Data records

==*==

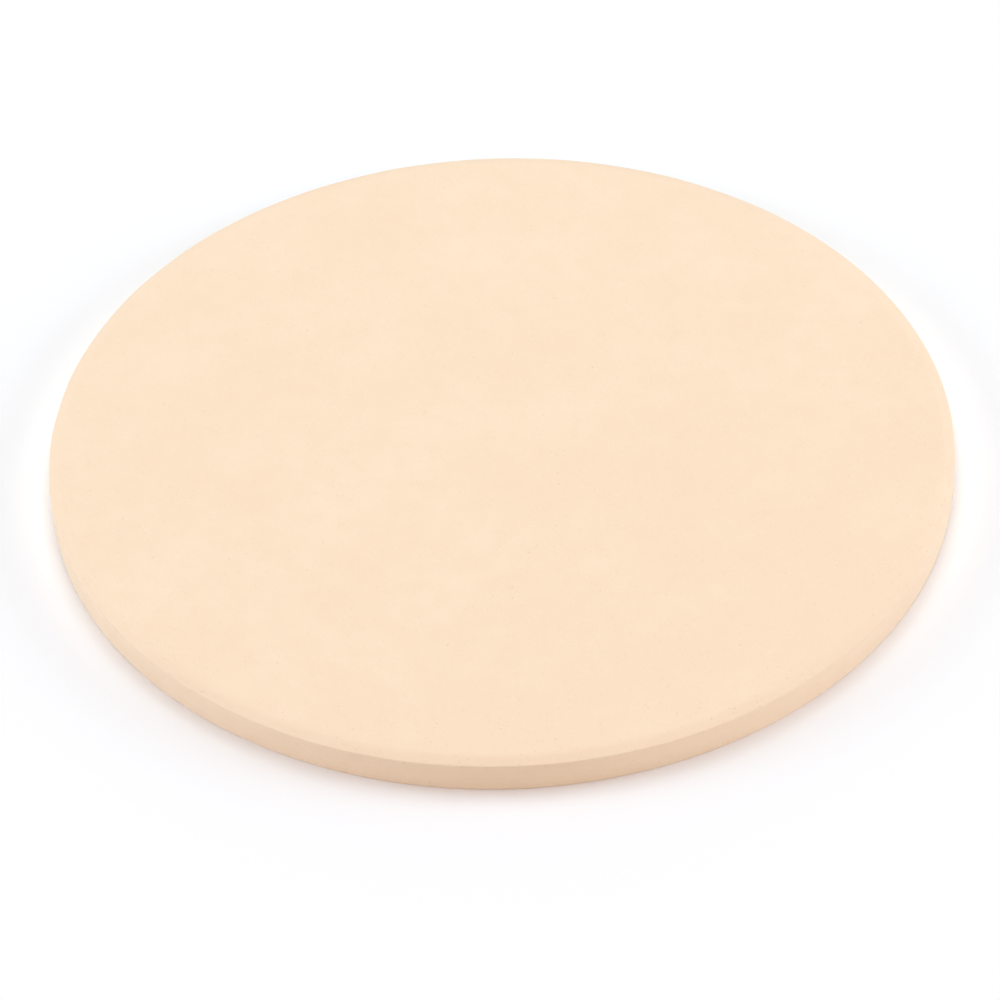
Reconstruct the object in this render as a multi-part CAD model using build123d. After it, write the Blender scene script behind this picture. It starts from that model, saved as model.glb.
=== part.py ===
from build123d import *
import os

# A round baking stone in millimetres, +Z up. It is one piece: a disc of refractory
# clay, pressed in a mould and fired without a glaze. The origin is the middle of
# the underside, on the plane that the stone rests on.

# Size of the disc
stone_diameter = 330.0
stone_thickness = 13.0

# Rim. The mould leaves a bevel between the flat baking face and the upright wall.
bevel_width = 4.0
bevel_drop = 1.45

# Softened corners. The clay is sponged before firing, so none is sharp. The shoulder
# is wiped so far that the face rolls over into the bevel.
shoulder_round = 8.0
rim_round = 0.6
foot_round = 1.0

# Places that follow from the sizes
stone_radius = stone_diameter / 2
baking_face_radius = stone_radius - bevel_width
wall_top = stone_thickness - bevel_drop

# Corners of the half section before they are softened: distance from the axis, height
foot_corner = (stone_radius, 0)
rim_corner = (stone_radius, wall_top)
shoulder_corner = (baking_face_radius, stone_thickness)
axis_foot = (0, 0)
axis_top = (0, stone_thickness)


def soften(section, corner, radius):
    """Round the one corner of the flat section that lies nearest to the given point."""
    vertex = section.vertices().sort_by_distance(corner)[0]
    return fillet(vertex, radius)


# Half section, from the axis out along the underside, up the wall and back along
# the baking face
outline = Polyline(axis_foot, foot_corner, rim_corner, shoulder_corner, axis_top, close=True)
section = make_face(outline)
section = soften(section, foot_corner, foot_round)
section = soften(section, rim_corner, rim_round)
section = soften(section, shoulder_corner, shoulder_round)

# The upright section turned once about the axis gives the whole disc
stone = revolve(Plane.XZ * section, Axis.Z)

os.makedirs("parts", exist_ok=True)
export_step(stone, "parts/stone.step")
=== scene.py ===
import math

import bpy
import numpy as np
from mathutils import Matrix, Vector


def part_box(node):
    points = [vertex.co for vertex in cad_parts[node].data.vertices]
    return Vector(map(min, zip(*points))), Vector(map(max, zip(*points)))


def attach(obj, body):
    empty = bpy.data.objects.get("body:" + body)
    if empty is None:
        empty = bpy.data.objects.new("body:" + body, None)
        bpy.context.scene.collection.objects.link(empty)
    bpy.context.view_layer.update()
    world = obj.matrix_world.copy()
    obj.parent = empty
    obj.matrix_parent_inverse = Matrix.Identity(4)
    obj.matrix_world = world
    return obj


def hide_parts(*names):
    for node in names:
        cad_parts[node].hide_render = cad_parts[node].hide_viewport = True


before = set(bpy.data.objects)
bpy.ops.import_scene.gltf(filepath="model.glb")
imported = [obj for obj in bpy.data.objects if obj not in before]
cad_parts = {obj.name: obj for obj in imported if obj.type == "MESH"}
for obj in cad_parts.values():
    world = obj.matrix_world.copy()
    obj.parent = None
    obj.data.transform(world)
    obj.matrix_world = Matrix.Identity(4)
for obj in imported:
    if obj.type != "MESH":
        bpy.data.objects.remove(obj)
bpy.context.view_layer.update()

# The stone.
# One disc of cordierite clay, pressed dry between flat steel dies that leave the bevel.
# Its corners are wiped with a damp sponge, and it is fired once without a glaze.
mm = 0.001
stone_low, stone_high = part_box("stone")
stone_radius = (stone_high.x - stone_low.x) / 2
stone_thickness = stone_high.z - stone_low.z
bevel_width = 4.0 * mm
bevel_drop = 1.45 * mm
shoulder_round = 8.0 * mm
rim_round = 0.6 * mm
foot_round = 1.0 * mm

# How many points each stretch of the half section gets, and how many steps go round
underside_points = 34
corner_points = 6
wall_points = 9
bevel_points = 6
face_points = 46
steps_round = 720

# Relief, always inwards: how deep each kind usually goes, and how far apart its waves are
press_depth = 0.02 * mm
press_wave = 48 * mm
lump_depth = 0.008 * mm
lump_wave = 11 * mm
wipe_depth = 0.045 * mm
wipe_wave = 30 * mm
wipe_reach = 3 * bevel_width
wave_count = 28
steepest_wave = 1.8
shortest_share, longest_share = 0.7, 1.4


def straight(start, end, count):
    """Evenly spaced points between two others, neither of which is included.

    Each is one minus its share of the way times the start, plus its share times the end.
    """
    share = np.linspace(0, 1, count + 2)[1:-1, None]
    return (1 - share) * np.array(start) + share * np.array(end)


def arc_in_corner(before, corner, after, radius):
    """The arc that touches both sides of a left-hand corner.

    It starts on the first side, at the radius times the tangent of half the turn from the
    corner. After each angle it has gone on by the radius times the sine of the angle, and
    to the left by the radius times one minus the cosine.
    """
    before, corner, after = (np.array(place, float) for place in (before, corner, after))
    way_in = (corner - before) / np.linalg.norm(corner - before)
    way_out = (after - corner) / np.linalg.norm(after - corner)
    turn = math.acos(way_in @ way_out)
    start = corner - way_in * radius * math.tan(turn / 2)
    to_the_left = np.array([-way_in[1], way_in[0]])
    angle = np.linspace(0, turn, corner_points)[:, None]
    return start + radius * (np.sin(angle) * way_in + (1 - np.cos(angle)) * to_the_left)


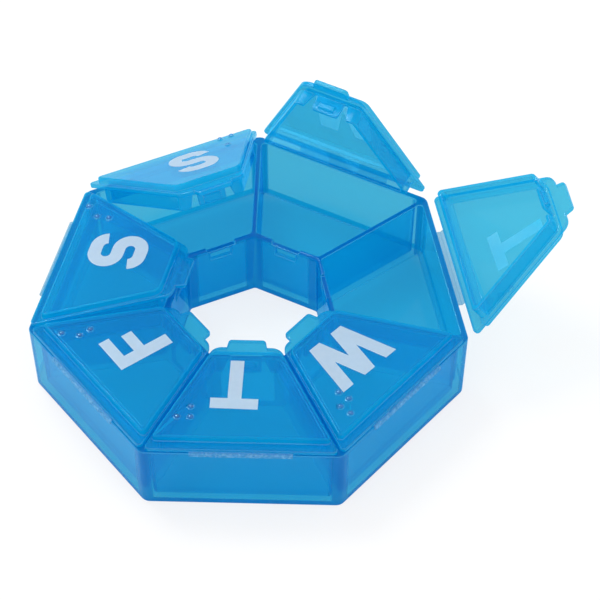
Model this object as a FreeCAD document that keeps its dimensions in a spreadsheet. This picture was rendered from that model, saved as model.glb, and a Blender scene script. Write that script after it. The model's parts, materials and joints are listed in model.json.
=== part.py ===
import FreeCAD, Part
import math
import operator
import os
import Sketcher

# Weekly pill organizer: a seven-sided ring tray with seven wedge compartments
# round an open centre. Each compartment has a snap lid on a thin hinge strip,
# a printed initial and a few raised dots. Millimetres and degrees, +Z up.

os.makedirs("parts", exist_ok=True)
doc = FreeCAD.newDocument("weekly_organizer")

SIZES = {
    # Tray. Radii run from the centre to the corners of the seven-sided outline.
    "compartments": 7,
    "front_direction": -90,
    "rim_radius": 52.0,
    "rim_height": 18.5,
    "wall_draft": 2.2,
    "outer_wall": 1.5,
    "inner_wall": 1.25,
    "divider": 1.2,
    "cavity_draft": 0.5,
    "floor_thickness": 1.6,
    "hole_radius": 19.14,
    "outer_corner": 2.5,
    "hole_corner": 1.0,
    "hole_lip": 0.9,
    "cavity_corner": 0.8,
    "catch_width": 7.2,
    "catch_depth": 0.7,
    "window_width": 5.3,
    "window_height": 2.4,
    "window_drop": 1.3,
    # Lid. Every length inwards runs from the outer edge of the rim.
    "hinge_reach": 0.6,
    "hinge_rise": 0.15,
    "slack_reach": 1.6,
    "slack_rise": -0.1,
    "flange_gap": 0.1,
    "flange_thickness": 1.1,
    "flange_start": 0.3,
    "flange_end": 30.5,
    "flange_margin": 0.3,
    "flange_hinge_corner": 1.0,
    "flange_end_corner": 3.0,
    "tab_end": 32.75,
    "tab_width": 9.6,
    "tab_tip_width": 8.4,
    "tab_corner": 0.9,
    "hollow_corner": 0.6,
    "tongue_corner": 0.8,
    "crown_rise": 1.6,
    "crown_start": 2.6,
    "crown_end": 28.0,
    "crown_margin": 0.95,
    "crown_hinge_corner": 0.8,
    "crown_end_corner": 2.6,
    "crown_edge": 0.45,
    "plate_thickness": 1.3,
    "skirt_depth": 3.75,
    "skirt_start": 3.2,
    "skirt_end": 27.95,
    "skirt_margin": 1.25,
    "skirt_thickness": 0.85,
    "skirt_hinge_corner": 0.9,
    "skirt_end_corner": 1.6,
    "flap_width": 6.8,
    "flap_depth": 3.95,
    "slot_top_width": 8.6,
    "slot_foot_width": 11.2,
    "bead_width": 4.1,
    "bead_height": 1.6,
    "bead_drop": 2.45,
    "bead_proud": 0.65,
    "bead_edge": 0.25,
    "dot_radius": 0.81,
    "dot_sunk": 0.31,
    "dot_pitch": 2.95,
    # Printed initials.
    "print_thickness": 0.08,
    "letter_height": 14.0,
    "letter_stroke": 3.1,
    "t_width": 10.8,
    "t_bar": 2.95,
    "f_width": 9.5,
    "f_arm": 8.4,
    "f_bar": 2.75,
    "f_second_bar": 5.45,
    "m_width": 13.7,
    "m_leg": 2.95,
    "m_block": 4.5,
    "m_shoulder": 5.0,
    "m_point": 10.1,
    "w_outer_reach": 7.05,
    "w_inner_reach": 3.52,
    "w_arm": 3.3,
    "w_notch": 7.6,
    "w_peak": 6.4,
    "s_straight": 1.9,
    "s_cut": 12.0,
    # Hinge strip, between the outer wall and the edge of the flange.
    "strip_width": 23.2,
    "strip_thickness": 0.3,
    "strip_length": 1.9,
    "strip_drop": 0.3,
    # How far each lid stands open.
    "opening_thursday": 0.0,
    "opening_wednesday": 0.0,
    "opening_tuesday": 145.0,
    "opening_monday": 77.3,
    "opening_sunday": 30.4,
    "opening_saturday": 6.0,
    "opening_friday": 0.0,
}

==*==

Give again the run of lines that opens at the line with "# The upright" and closes at the line with "obj.matrix_parent_inverse = Matrix.Identity(4)", exactly, and only that run.

# The upright section turned once about the axis gives the whole disc
stone = revolve(Plane.XZ * section, Axis.Z)

os.makedirs("parts", exist_ok=True)
export_step(stone, "parts/stone.step")
=== scene.py ===
import math

import bpy
import numpy as np
from mathutils import Matrix, Vector


def part_box(node):
    points = [vertex.co for vertex in cad_parts[node].data.vertices]
    return Vector(map(min, zip(*points))), Vector(map(max, zip(*points)))


def attach(obj, body):
    empty = bpy.data.objects.get("body:" + body)
    if empty is None:
        empty = bpy.data.objects.new("body:" + body, None)
        bpy.context.scene.collection.objects.link(empty)
    bpy.context.view_layer.update()
    world = obj.matrix_world.copy()
    obj.parent = empty
    obj.matrix_parent_inverse = Matrix.Identity(4)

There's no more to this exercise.